As curators James Layton and David Kehr remind us, color movies have been with us, in one form or another, since 1895. That color was once considered “a white elephant to the cinematic medium” will likely come as a surprise to audiences today.
“Eye Candy” was organized by a curator in the Department of Film, Ron Magliozzi, and includes a number of noteworthy pictures, such as the original (and best) “Phantom of the Opera” (1925), with Lon Chaney in the title role; Cecil B. Demille’s first go-round with “The Ten Commandments” (1923); and the seminal science fiction movie “A Trip to the Moon” (1902), by Georges Méliès. Also included are experimental films by Len Lye and Oskar Fischinger, bopping arrays of shape, geometry, and text that would later be lampooned by Mel Brooks in his Academy Award-winning short “The Critic” (1963).

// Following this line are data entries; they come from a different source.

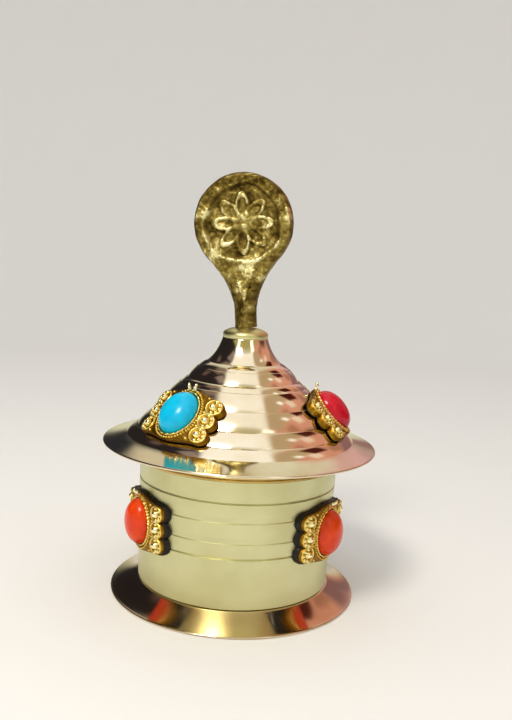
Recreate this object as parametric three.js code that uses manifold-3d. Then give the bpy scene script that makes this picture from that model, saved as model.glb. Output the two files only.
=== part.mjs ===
// Table prayer wheel: a brass drum that turns on a spindle above a spun base, under a stepped
// cone roof that lifts off so that the paper roll can be put in. Millimetres, +Z up.
// The origin is the middle of the underside, on the spin axis, and the front looks along -Y.
import * as THREE from "three";
import { mergeVertices } from "three/addons/utils/BufferGeometryUtils.js";
import Module from "manifold-3d";

const wasm = await Module();
wasm.setup();

// ---- Driving dimensions ------------------------------------------------------------------

const GAP = 0.3; // between pieces that touch
const RUNNING_GAP = 0.35; // between the still base and the turning drum

const DRUM_RADIUS = 23.0; // at the mouth
const DRUM_TAPER = 0.7; // how much less the radius is at the foot
const DRUM_HEIGHT = 34.4;
const DRUM_WALL = 0.7;
const DRUM_LINES = [10.9, 14.5, 19.0, 23.0]; // turned lines, above the drum's foot
const LINE_WIDTH = 0.4;
const LINE_DEPTH = 0.15;

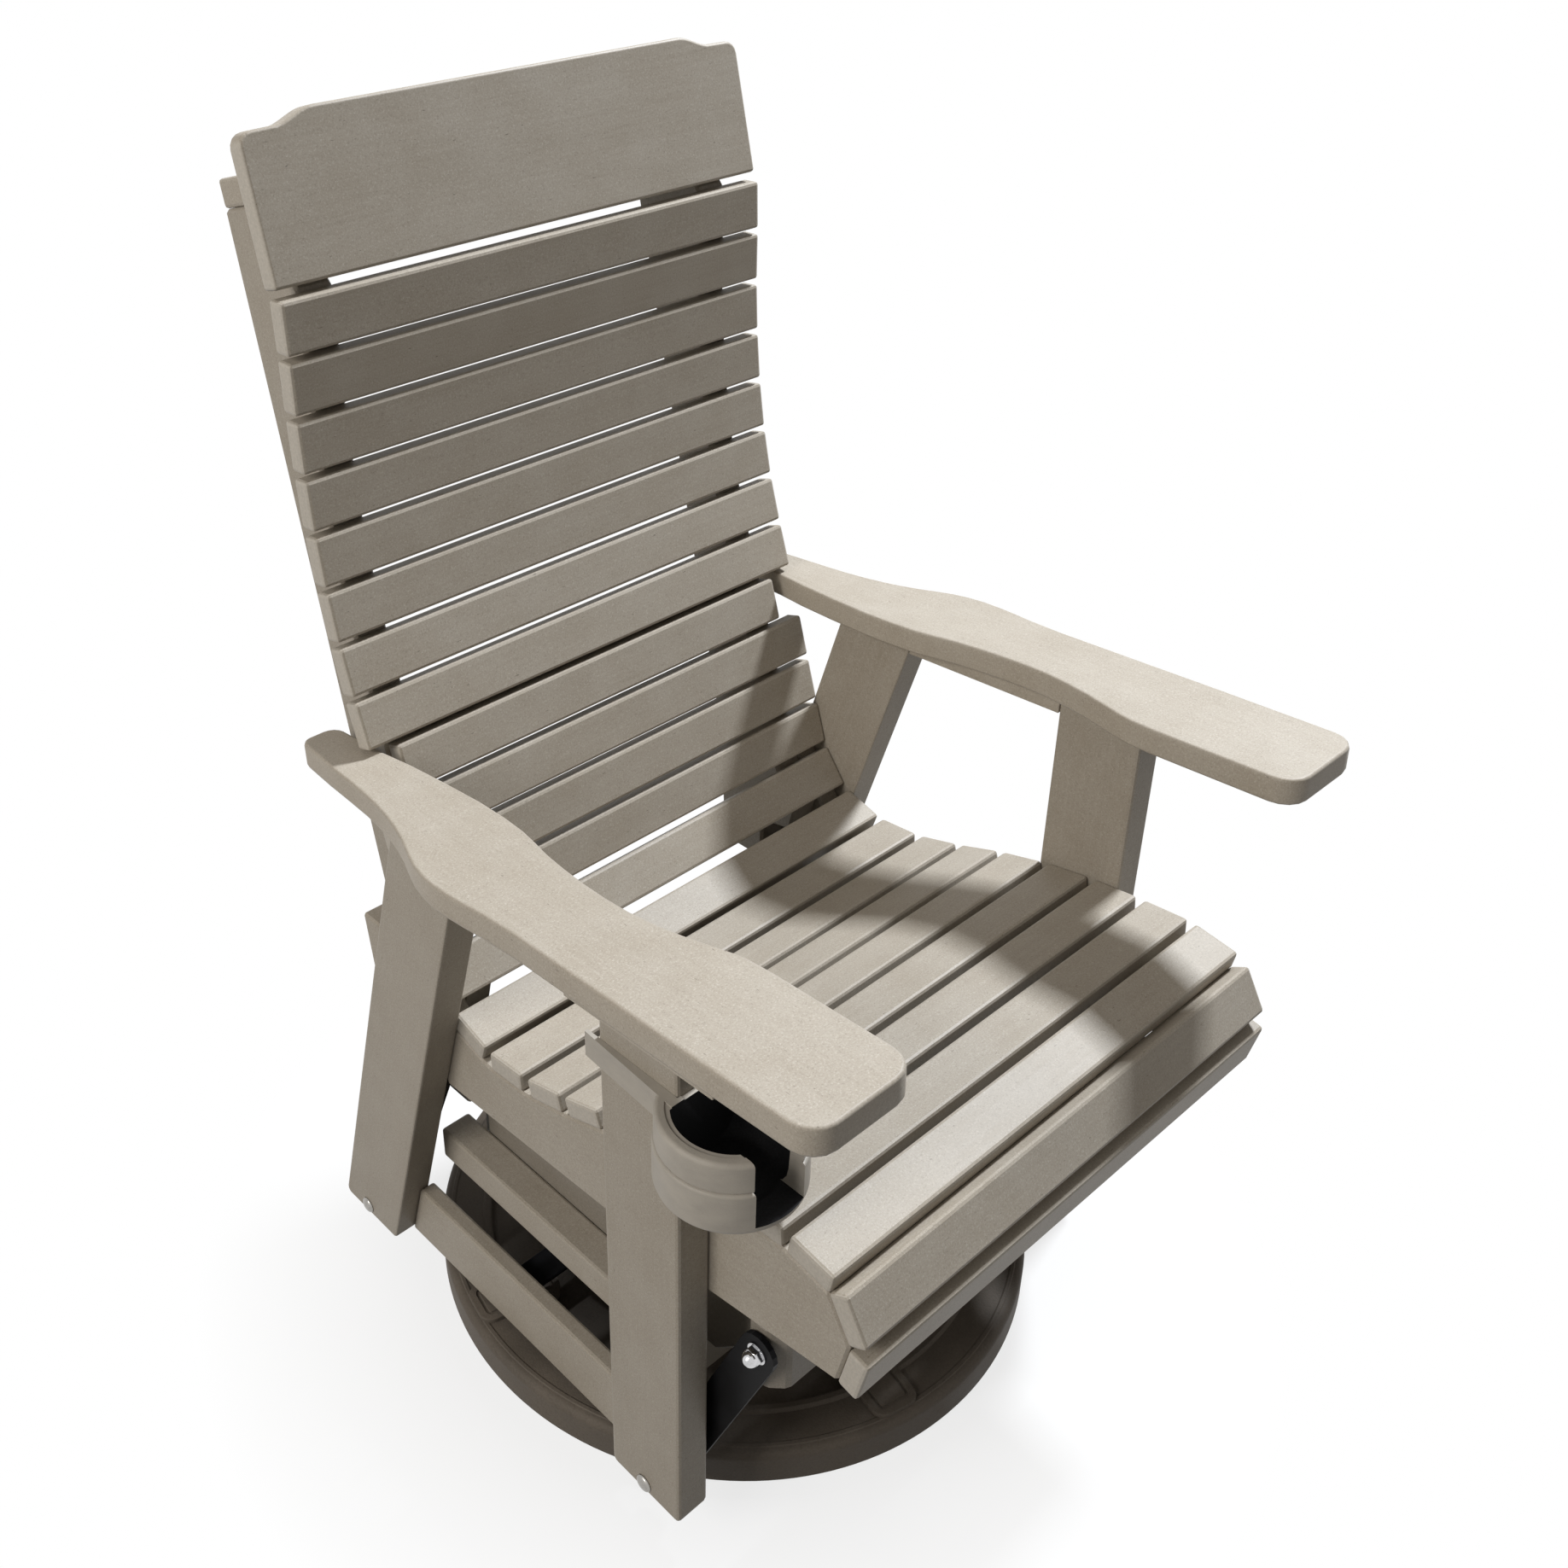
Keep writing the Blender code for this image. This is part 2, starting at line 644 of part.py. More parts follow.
def leg_outline(foot_y, lean):
    """A leg from its foot to the armrest's underside; lean in degrees towards the front."""
    half = LEG_WIDTH / 2 / math.cos(math.radians(lean))
    slope = math.tan(math.radians(lean))
    points = []
    for y in (foot_y - half, foot_y + half):
        points.append((y, LEG_BOTTOM_Z))
    for y in (foot_y + half, foot_y - half):
        low = (y, LEG_BOTTOM_Z)
        high = (y - slope * ARM_LENGTH, LEG_BOTTOM_Z + ARM_LENGTH)
        arm_line = ((ARM_FRONT_Y, arm_underside(ARM_FRONT_Y) - FIT),
                    (ARM_FRONT_Y + ARM_LENGTH, arm_underside(ARM_FRONT_Y + ARM_LENGTH) - FIT))
        points.append(meet(low, high, *arm_line))
    return rounded(points, [LEG_CORNER, LEG_CORNER, 0.0, 0.0])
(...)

Still, “King of Jazz” is the most noteworthy of the bunch and not just because it will rankle contemporary sensibilities. You don’t have to be the wokest bloke on the block to rue an era in which African Americans were explicitly denied their role in shaping American pop culture, as is the case here with “Melting Pot of Music,” the grand finale of “King of Jazz.” As for that appellation, Whiteman neither generated nor declined it. As a man who stated that “jazz came to America three hundred years ago in chains,” he was wise to the irony implicit in his royal status.
Having said all that, “King of Jazz” is wild and weird, an old-fashioned entertainment that has accrued an almost hallucinogenic patina. It’s a variety show, basically: a trundling out of musical numbers, dance routines, novelty acts, comedic aperçus, and even a cartoon. Built around the conceit of “Paul Whiteman’s Scrapbook,” the movie turns its pages through some glitzy nightclub settings that have a lot of moving parts and are often gargantuan in scale. Universal Pictures sunk a pretty penny into this venture.
The studio didn’t recoup its costs — “King of Jazz” was later dubbed “Universal’s Rhapsody in Red” — and the critical consensus was, you know, meh. Perhaps audiences had to reconnoiter after the initial all-talking, all-singing novelty of sound had begun to wear thin. That didn’t prevent one young man from achieving greater things. Yes, that’s a cherry-pink Bing Crosby making his feature movie debut as one of The Rhythm Boys, the vocal component of Whiteman’s orchestra.
“King of Jazz” was filmed in a process keyed to green and red, and the resulting film has a softly saturated, almost spongy tactility. The narrow range of chroma — at moments sickly sweet, at other times acidic — gives the picture an otherworldly tenor. The 10-minute segment dedicated to “Rhapsody in Blue” tends toward a velvety aquamarine and is kaleidoscopic in its “Alice in Wonderland” shifts in scale. How this film didn’t become a staple back in the heyday of Haight-Ashbury, I don’t know.
Director John Murray Anderson seems to have been channeling the Russian Constructivists in his employment of skewed camera angles, abrupt close-ups, and crisply defined choreography. Herman Rosse, a veteran of Broadway stagecraft, won an Oscar for Best Art Direction and then, in a filip that isn’t as counterintuitive as it might seem, went on to design the sets for James Whale’s “Frankenstein” (1931).
As for the toy-like line-up of chorines known as the Russell Markert Dancers: they eventually morphed, fancy that, into the Rockettes. Their renown remains undiminished here in 2023 — unlike that of Whiteman, who is the affable locus of a perpetually stupefying film. “King of Jazz” is a trip. Kudos to MoMA for making it available on the big screen.